What you should do → Copy exactly, please, the lines of the data from its start through the line containing "slot_depth, head_top_depth = 0.0013, 0.0009".

Data section →
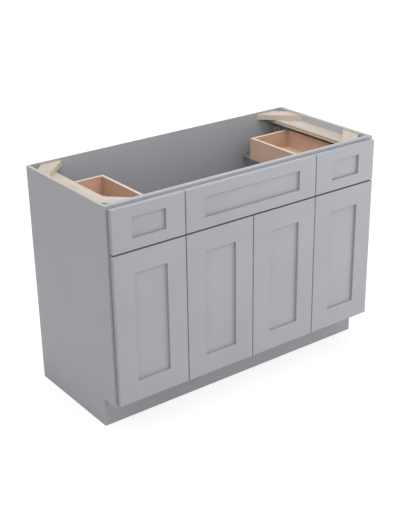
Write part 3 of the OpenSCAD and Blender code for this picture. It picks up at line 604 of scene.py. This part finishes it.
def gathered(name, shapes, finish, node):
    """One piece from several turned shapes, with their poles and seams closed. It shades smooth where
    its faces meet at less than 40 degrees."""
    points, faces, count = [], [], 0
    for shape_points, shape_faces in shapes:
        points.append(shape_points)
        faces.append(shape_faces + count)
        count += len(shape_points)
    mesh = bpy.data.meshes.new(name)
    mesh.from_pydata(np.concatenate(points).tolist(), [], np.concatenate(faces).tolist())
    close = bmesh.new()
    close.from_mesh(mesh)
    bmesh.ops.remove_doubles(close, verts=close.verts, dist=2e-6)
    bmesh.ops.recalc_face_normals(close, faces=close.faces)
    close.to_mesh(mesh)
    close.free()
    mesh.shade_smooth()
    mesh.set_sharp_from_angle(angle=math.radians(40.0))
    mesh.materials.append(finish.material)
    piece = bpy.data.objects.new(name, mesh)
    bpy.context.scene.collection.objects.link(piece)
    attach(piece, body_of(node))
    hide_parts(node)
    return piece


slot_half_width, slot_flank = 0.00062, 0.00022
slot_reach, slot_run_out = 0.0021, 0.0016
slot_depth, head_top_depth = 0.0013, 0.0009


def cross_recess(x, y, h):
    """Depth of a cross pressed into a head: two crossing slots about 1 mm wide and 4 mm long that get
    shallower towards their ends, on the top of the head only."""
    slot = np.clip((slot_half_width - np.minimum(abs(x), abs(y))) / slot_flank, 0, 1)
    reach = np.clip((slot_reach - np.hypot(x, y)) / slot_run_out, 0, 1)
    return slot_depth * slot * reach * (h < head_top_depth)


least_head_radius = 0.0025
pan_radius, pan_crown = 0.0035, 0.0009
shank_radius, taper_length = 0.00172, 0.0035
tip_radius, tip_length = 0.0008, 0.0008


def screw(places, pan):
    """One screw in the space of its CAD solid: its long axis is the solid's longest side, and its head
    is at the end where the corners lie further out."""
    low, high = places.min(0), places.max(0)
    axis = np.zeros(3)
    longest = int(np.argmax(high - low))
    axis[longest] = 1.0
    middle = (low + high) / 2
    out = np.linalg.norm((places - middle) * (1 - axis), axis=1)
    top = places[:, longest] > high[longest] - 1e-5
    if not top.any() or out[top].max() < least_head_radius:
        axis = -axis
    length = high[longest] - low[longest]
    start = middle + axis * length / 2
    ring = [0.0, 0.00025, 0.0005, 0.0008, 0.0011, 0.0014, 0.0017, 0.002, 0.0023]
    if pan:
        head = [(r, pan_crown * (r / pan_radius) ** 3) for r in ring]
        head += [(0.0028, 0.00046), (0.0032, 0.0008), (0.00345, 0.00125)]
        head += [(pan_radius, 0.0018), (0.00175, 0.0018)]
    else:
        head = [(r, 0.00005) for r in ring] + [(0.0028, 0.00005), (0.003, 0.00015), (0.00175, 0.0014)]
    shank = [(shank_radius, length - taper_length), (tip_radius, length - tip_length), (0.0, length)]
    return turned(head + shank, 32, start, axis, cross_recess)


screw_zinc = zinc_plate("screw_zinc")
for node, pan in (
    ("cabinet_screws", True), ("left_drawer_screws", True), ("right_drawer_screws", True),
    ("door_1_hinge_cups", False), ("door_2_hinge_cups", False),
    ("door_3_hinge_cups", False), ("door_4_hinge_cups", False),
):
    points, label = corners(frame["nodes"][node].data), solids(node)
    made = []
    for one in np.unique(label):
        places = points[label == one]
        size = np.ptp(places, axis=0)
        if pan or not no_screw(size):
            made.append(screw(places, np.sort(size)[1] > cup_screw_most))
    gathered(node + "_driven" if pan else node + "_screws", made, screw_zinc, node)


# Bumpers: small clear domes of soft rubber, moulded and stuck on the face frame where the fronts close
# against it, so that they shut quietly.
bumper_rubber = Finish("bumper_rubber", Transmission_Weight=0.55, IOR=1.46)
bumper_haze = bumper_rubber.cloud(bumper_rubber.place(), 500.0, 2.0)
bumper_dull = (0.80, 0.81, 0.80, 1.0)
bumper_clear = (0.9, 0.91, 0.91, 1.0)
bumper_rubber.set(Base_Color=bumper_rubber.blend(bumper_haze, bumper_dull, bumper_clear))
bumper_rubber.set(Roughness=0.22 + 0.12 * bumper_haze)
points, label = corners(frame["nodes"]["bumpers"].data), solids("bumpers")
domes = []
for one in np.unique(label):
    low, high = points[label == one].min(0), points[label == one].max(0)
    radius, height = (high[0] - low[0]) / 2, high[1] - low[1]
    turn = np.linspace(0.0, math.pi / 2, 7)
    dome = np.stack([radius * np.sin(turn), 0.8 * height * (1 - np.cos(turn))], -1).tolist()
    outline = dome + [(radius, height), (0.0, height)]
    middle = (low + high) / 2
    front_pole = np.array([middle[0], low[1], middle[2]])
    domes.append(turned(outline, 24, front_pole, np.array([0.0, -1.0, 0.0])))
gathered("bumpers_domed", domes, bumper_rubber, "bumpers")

Response →
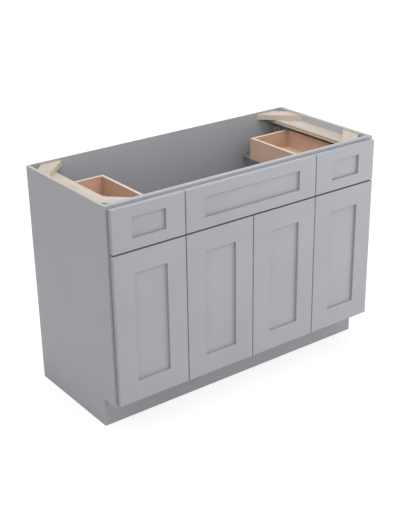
Write part 3 of the OpenSCAD and Blender code for this picture. It picks up at line 604 of scene.py. This part finishes it.
def gathered(name, shapes, finish, node):
    """One piece from several turned shapes, with their poles and seams closed. It shades smooth where
    its faces meet at less than 40 degrees."""
    points, faces, count = [], [], 0
    for shape_points, shape_faces in shapes:
        points.append(shape_points)
        faces.append(shape_faces + count)
        count += len(shape_points)
    mesh = bpy.data.meshes.new(name)
    mesh.from_pydata(np.concatenate(points).tolist(), [], np.concatenate(faces).tolist())
    close = bmesh.new()
    close.from_mesh(mesh)
    bmesh.ops.remove_doubles(close, verts=close.verts, dist=2e-6)
    bmesh.ops.recalc_face_normals(close, faces=close.faces)
    close.to_mesh(mesh)
    close.free()
    mesh.shade_smooth()
    mesh.set_sharp_from_angle(angle=math.radians(40.0))
    mesh.materials.append(finish.material)
    piece = bpy.data.objects.new(name, mesh)
    bpy.context.scene.collection.objects.link(piece)
    attach(piece, body_of(node))
    hide_parts(node)
    return piece


slot_half_width, slot_flank = 0.00062, 0.00022
slot_reach, slot_run_out = 0.0021, 0.0016
slot_depth, head_top_depth = 0.0013, 0.0009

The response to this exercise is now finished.